Are hydroxychloroquine and chloroquine safe?
Hydroxychloroquine and chloroquine are generally considered safe when taken for conditions that they have been approved for. If you currently take either of these for malaria or autoimmune conditions, you should continue taking them according to your doctor’s instructions. As with any medications, there are risks and benefits. Both hydroxychloroquine and chloroquine can cause side effects, but in these cases, the benefits outweigh the risk.
On April 24, 2020, the FDA issued a warning stating that using hydroxychloroquine or chloroquine for COVID-19 outside of a hospital setting can put people at risk of serious heart rhythm problems, particularly QT prolongation. This is a well-known side effect of these medications. Because there is still a lot we don’t know about COVID-19, it is unclear if COVID-19 itself increases this risk. Some hospitals in France, Brazil, and Sweden have had to stop using hydroxychloroquine and chloroquine for some coronavirus patients due to severe side effects.
Taking hydroxychloroquine or chloroquine with other medications, like azithromycin, that can also cause QT prolongation, can further increase this risk. Prior to the FDA’s warning, several cardiology groups, including the American Heart Association, had issued a joint statement cautioning about the risks of taking these medications together.
Can hydroxychloroquine or chloroquine prevent or cure COVID-19?
At the time of this writing, hydroxychloroquine and chloroquine are not FDA-approved for the prevention or treatment of COVID-19. Additional data is needed to better understand the efficacy and safety of hydroxychloroquine and chloroquine for COVID-19. This is particularly important because current reports are based on a small number of patients, some who received dosages that were typically higher than what has been approved for other conditions.
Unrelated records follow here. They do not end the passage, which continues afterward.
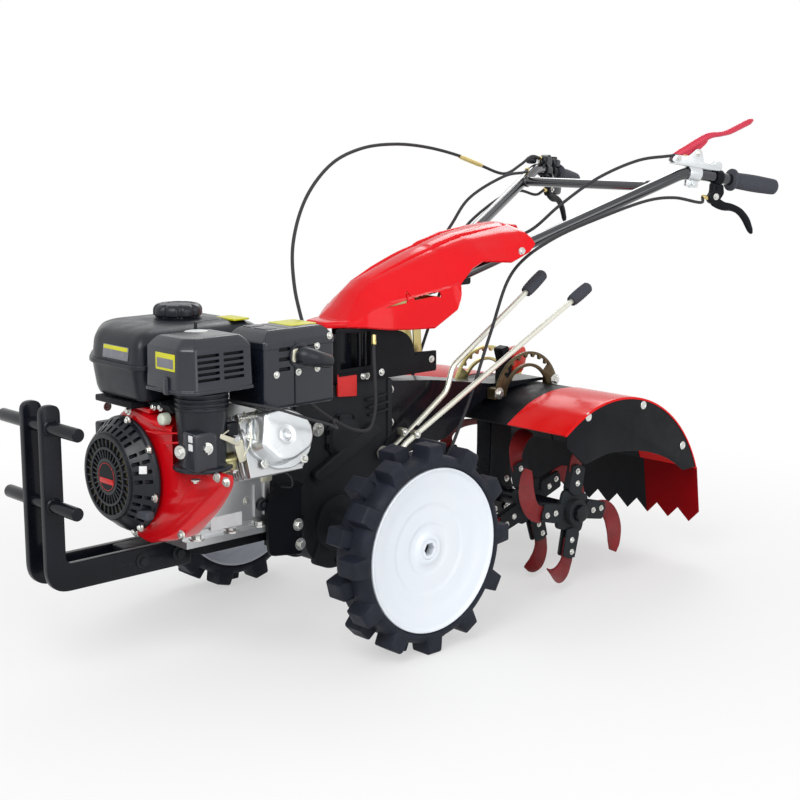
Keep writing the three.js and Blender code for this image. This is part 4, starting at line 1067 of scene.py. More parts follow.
@dataclass
class Bonnet(Part):
    """The moulded red bonnet, a shell open below, between the tank and the handlebar clamp."""

    wall: float = 3.2
    flare: float = 17.0
    round_over: float = 9.0
    bolt: Point = (-478.0, 118.0, 729.0)
    sections: tuple[BonnetSection, ...] = tuple(BonnetSection(*row)
        for row in ((-40, 50, 597, 604, 47, 608, 612), (-68, 58, 596, 622, 30, 638, 644),
        (-90, 66, 593, 634, 29, 662, 667), (-122, 76, 589, 645, 33, 684, 690),
        (-172, 84, 586, 652, 41, 702, 708), (-231, 90, 584, 660, 46, 722, 729),
        (-291, 95, 617, 670, 48, 739, 748), (-310, 97, 668, 676, 50, 744, 752),
        (-343, 100, 699, 705, 52, 753, 762), (-372, 103, 713, 719, 57, 759, 768),
        (-447, 110, 707, 724, 70, 768, 781), (-500, 117, 727, 738, 86, 772, 787),
        (-514, 119, 742, 750, 90, 771, 787)))

    def stations(self, steps: int = 5) -> np.ndarray:
        """Fills in sections between the given ones, straight along the foot and smooth along the top.

        The columns x, low and waist are linear in x. The others (half, fold, shoulder, crown) are averaged
        with their two neighbours six times, which rounds their corners.

        Args:
            steps: stations for each span.

        Returns:
            One row of x, half, low, waist, fold, shoulder, crown for each station.
        """
        rows = np.array([astuple(section) for section in self.sections])
        soft = [1, 4, 5, 6]
        at = np.linspace(0, len(rows) - 1, (len(rows) - 1) * steps + 1)
        out = np.stack([np.interp(at, np.arange(len(rows)), rows[:, k]) for k in range(7)], -1)
        for _ in range(6):
            out[1:-1, soft] = (out[:-2, soft] + 2 * out[1:-1, soft] + out[2:, soft]) / 4
        return out

    def half_section(self, station: np.ndarray, inset_by: float) -> np.ndarray:
        """One side of one section, from the foot to the crown.

        The foot flares out below the waist, the side bulges by a parabola, the shoulder is a quadratic
        curve with its corner as the middle point, and the top rises to the crown by a cosine.

        Args:
            station: x, half, low, waist, fold, shoulder, crown.
            inset_by: how far inside the outer skin.

        Returns:
            The side's points, of shape (n, 3).
        """
        x, half, low, waist, fold, shoulder, crown = station
        flare = self.flare * min(1.0, (waist - low) / 30)
        foot = np.array([[half + flare - 3, low], [half + flare, low + 3],
            [half + flare * 0.72, low * 0.45 + waist * 0.55], [half + flare * 0.42, waist - 3],
            [half, waist]])
        corner = np.array([fold, shoulder])
        start = corner + (np.array([half, waist]) - corner) * min(0.5,
            self.round_over / max(shoulder - waist, 1))
        t = np.linspace(0.2, 1, 6)[:, None]
        side = np.array([half, waist]) * (1 - t) + start * t
        side[:, 0] += 3.0 * np.sin(np.pi * t[:, 0]) * min(1.0, (shoulder - waist) / 40)
        end = np.array([fold * 0.78, shoulder + (crown - shoulder) * 0.22])
        u = np.linspace(0.17, 1, 6)[:, None]
        over = parabola(start, corner, end, u)
        v = np.linspace(1 / 6, 1, 6)[:, None]
        top = np.concatenate([end[0] * (1 - v), end[1] + (crown - end[1]) * np.sin(v * np.pi / 2)], 1)
        loop = np.concatenate([foot, side, over, top])
        middle = np.array([0.0, low])
        loop = loop - unit(loop - middle) * inset_by
        return np.column_stack([np.full(len(loop), x), loop])

    def shell(self) -> Shape:
        """The bonnet's wall: an outer and an inner skin that meet along the foot, the nose and the tail.

        Returns:
            The closed wall.
        """
        stations = self.stations()
        skins = []
        for inset_by in (0.0, self.wall):
            halves = np.stack([self.half_section(s, inset_by) for s in stations])
            far = halves[:, -2::-1] * np.array([1.0, -1.0, 1.0])
            whole = np.concatenate([halves, far], 1)
            nose = whole[:1] * np.array([1.0, 0.86, 1.0]) + np.array([4.0 - inset_by, 0.0, -1.0])
            skins.append(np.concatenate([nose, whole]))
        outer, inner = skins
        around = np.concatenate([outer, inner[:, ::-1]], 1)
        body = skin(around, ends=False)
        count = around.shape[1]
        n = outer.shape[1]
        last = (len(around) - 1) * count
        k = np.arange(n - 1)
        tail = np.stack([last + k, last + k + 1, last + count - 2 - k, last + count - 1 - k], -1)
        front = np.stack([k, k + 1, count - 2 - k, count - 1 - k], -1)[:, ::-1]
        return Shape(body.points, body.faces + tail.tolist() + front.tolist()).outward()

    def slot_cutter(self) -> Shape:
        """The long slot in the near side, with the tooth that stands in it."""
        return cutout([(-112, 634, 2), (-165, 641, 1), (-176, 660, 1), (-186, 645, 1), (-205, 647, 2),
            (-238, 650, 2), (-254, 646, 4), (-252, 658, 3), (-230, 657.5, 2), (-196, 652.5, 1),
            (-184, 650.5, 1), (-176, 664, 1), (-166, 647.5, 1), (-140, 642, 2)], 60, 130, Y, 0.0, turns=2)

    def nose_plate(self) -> Shape:
        """The nose's closed front with the small tab that lies on the tank's flange."""
        return cutout([(-37, -52, 10), (4, -30, 6), (8, 30, 6), (-37, 52, 10), (-60, 50, 8), (-60, -50, 8)],
            598, 611, Z, 5.0, 1.5, turns=5)

    def tail_cap(self) -> Shape:
        """The beak behind the crown, over the clamp.

        Returns:
            The closed cap.
        """
        loop = outline([(-498, -44, 4), (-498, 44, 4), (-553, 40, 14), (-562, 0, 20), (-553, -40, 14)], 6)
        cap = slab(loop, 769, 785, Z, 7.0, 1.0)
        cap.points[:, 2] -= 0.09 * (-498 - cap.points[:, 0])
        return cap

    def ridge(self, sign: float) -> Shape:
        """The raised bead that runs back along the crown, one each side.

        Args:
            sign: 1 on the left, -1 on the right.

        Returns:
            The closed bead.
        """
        rows = self.stations(3)
        rows = rows[rows[:, 0] < -120]
        share = np.linspace(0, 1, len(rows))
        y = rows[:, 4] * (0.62 - 0.12 * share)
        z = rows[:, 5] + (rows[:, 6] - rows[:, 5]) * 0.62 - 1.5
        path = np.stack([rows[:, 0], sign * y, z], -1)
        size = 5.0 * np.sin(np.pi * np.clip(share * 1.08, 0.02, 1.0)) ** 0.5 + 0.6
        return rod(path, size, 12, UP)

    def build(self) -> None:
        """Makes the bonnet."""
        self.piece("bonnet_shell", carve(self.shell(), self.slot_cutter()), BONNET_RED, 26, "hood")
        self.piece("bonnet_nose_plate", self.nose_plate(), BONNET_RED, 40)
        self.piece("bonnet_tail_cap", self.tail_cap(), BONNET_RED, 40)
        for name, sign in SIDES:
            self.piece(f"bonnet_bead_{name}", self.ridge(sign), BONNET_RED, 60)
            x, y, z = self.bolt
            washer = disc_on((x, sign * y, z), Y, [(0, -2), (9.5, -2), (9.5, 1.2), (8.6, 2), (0, 2)], 24,
                sign)
            head = disc_on((x, sign * y, z), Y, [(0, 2), (6, 2), (5.2, 3.6), (0, 4.4)], 20, sign)
            self.piece(f"bonnet_screw_{name}", [washer, head], BOLT_STEEL)


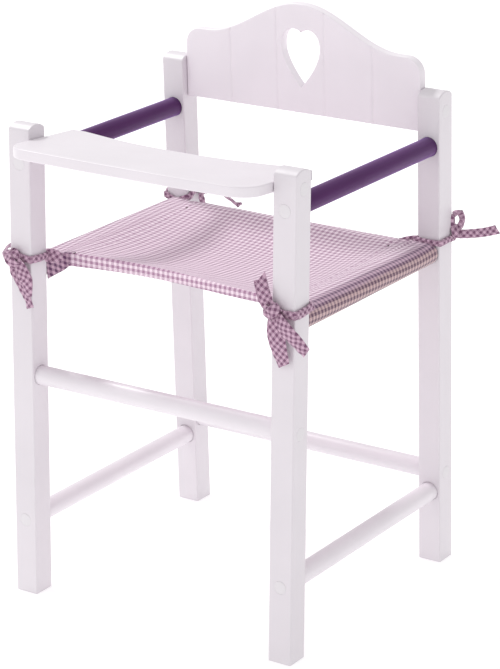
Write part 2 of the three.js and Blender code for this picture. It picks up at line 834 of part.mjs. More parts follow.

Hydroxychloroquine and chloroquine have not yet been shown to prevent COVID-19 either in a community or hospital setting. In the studies cited above, patients received these medications in the hospital only after they were confirmed to have COVID-19. Additionally, the FDA’s Emergency Use Authorization for hydroxychloroquine and chloroquine are only for hospitalized patients who are unable to participate in a clinical trial.
Many clinical studies are currently underway to find a treatment for COVID-19, and the FDA is working with various government agencies, academic centers, and biopharmaceutical companies to expedite the process.
How can I get hydroxychloroquine or chloroquine?
Hydroxychloroquine and chloroquine both require a prescription from your doctor. Due to the recent increase in demand as a result of the COVID-19 pandemic, both medications are currently in short supply. This has made it difficult for patients with rheumatoid arthritis or lupus to get hydroxychloroquine, putting them at increased risk of complications.
Many states have restricted pharmacists from dispensing certain medications unless it is specifically being prescribed for an FDA-approved use. Additionally, the American Medical Association, American Pharmacists Association, and American Society of Health-System Pharmacists issued a joint statement discouraging doctors and pharmacists from inappropriately prescribing medications such as hydroxychloroquine and chloroquine. This is to help prevent medication stockpiling and potential drug shortages.
What other medications are currently being used to treat COVID-19?
Researchers are studying many medications as potential treatments for COVID-19. Remdesivir, an investigational antiviral medication given via intravenous (IV) infusion, is one of these. Doctors are trying this medication on critically unwell patients in clinical trials across U.S. hospitals. It is also available through a compassionate use program for patients who do not qualify for the clinical trials. Access to remdesivir is temporarily paused due to overwhelming demand.